Horners syndrome is a rare condition that may affect canines, causing lack of control over the facial muscles. The facial muscles are controlled by the sympathetic nerves and when these are affected, the dog may display some unusual symptoms. The condition is treatable if the causes are detected and dealt with.

Causes of Horners Syndrome

Horner’s syndrome is typically caused by an injury affecting the sympathetic nerves. Other possible causes of this condition include:

  • Traffic accidents that cause injuries to the head or the spinal cord
  • Bites, affecting the head or the spinal cord
  • Ear infections that are in an advanced stage and affect the inner ear
  • Intervertebral disk disease (affecting the vertebrae in the neck area)
  • Eye infections that involve the orbit
  • Brain tumors/ tumors behind the eyes
  • Tumors in the spinal cord area

However, in some cases (up to 50% of all dogs with Horner’s syndrome), the condition is idiopathic (has no known causes). Some dog breeds (i.e. Golden Retrievers) are more prone to the disease.

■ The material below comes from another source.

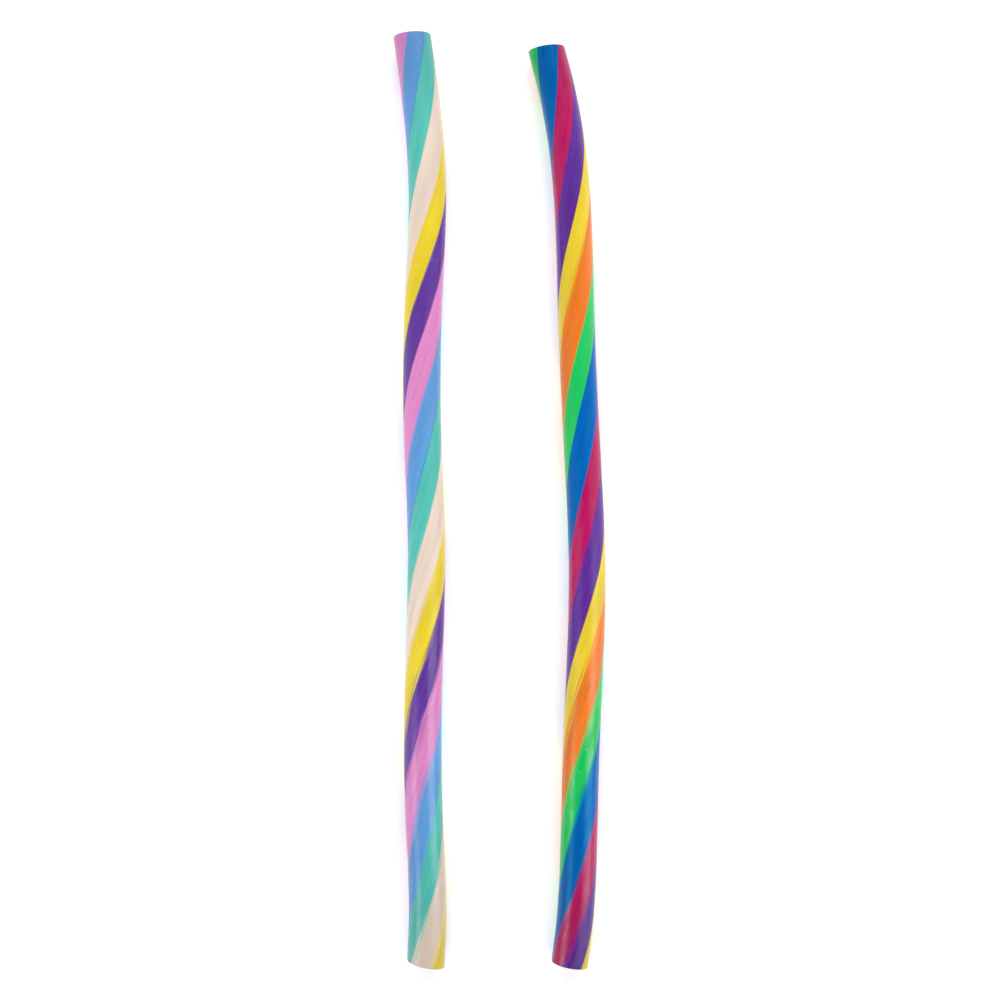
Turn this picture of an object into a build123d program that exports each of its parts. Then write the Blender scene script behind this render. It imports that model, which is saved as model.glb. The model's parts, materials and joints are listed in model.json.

Symptoms of Horner’s Syndrome

The sympathetic nerves control the facial muscles and the blood vessels and there will be several symptoms present in a pet with Horner’s syndrome:

  • Reduced pupil size (miosis), but only in 1 of the eyes, typically in the side that has been injured
  • Visible third eye lid
  • Drooping of eye lid or even closed eye (only on the affected side)
  • The face will feel warmer, due to the dilatation of the blood vessels

The symptoms may affect only 1 side of the face, which can make it easier to detect the area that may have been injured.

Diagnosis for Horners Syndrome

A dog can be diagnosed with Horner’s syndrome judging by the symptoms displayed. However, some blood tests will also be needed, to establish the possible causes.

The vet will also examine the dog and see if there are any visible injuries that may have caused the symptoms.

X-rays, CAT scans or a MRI may be performed to detect injuries or tumors.

If the vet finds no causes and the dog is not affected by any other condition, he will consider that the dog is affected by Horner’s syndrome and this is most likely idiopathic.

Treatment Options for Horners Syndrome

Dogs that are affected by Horner’s syndrome may be treated if the condition has known causes.

If the dog has a head or spinal cord injury, treatment and surgery will be the solution. Once the dog is cured, the symptoms of Horner’s syndrome will also disappear. If the dog has a tumor, this should be biopsied and if possible, surgically removed. 

Ear infections should be treated immediately with antibiotics.

If the condition is idiopathic, the symptoms will typically go away within 8 weeks and there is no need for treatment. However, the condition may be recurrent.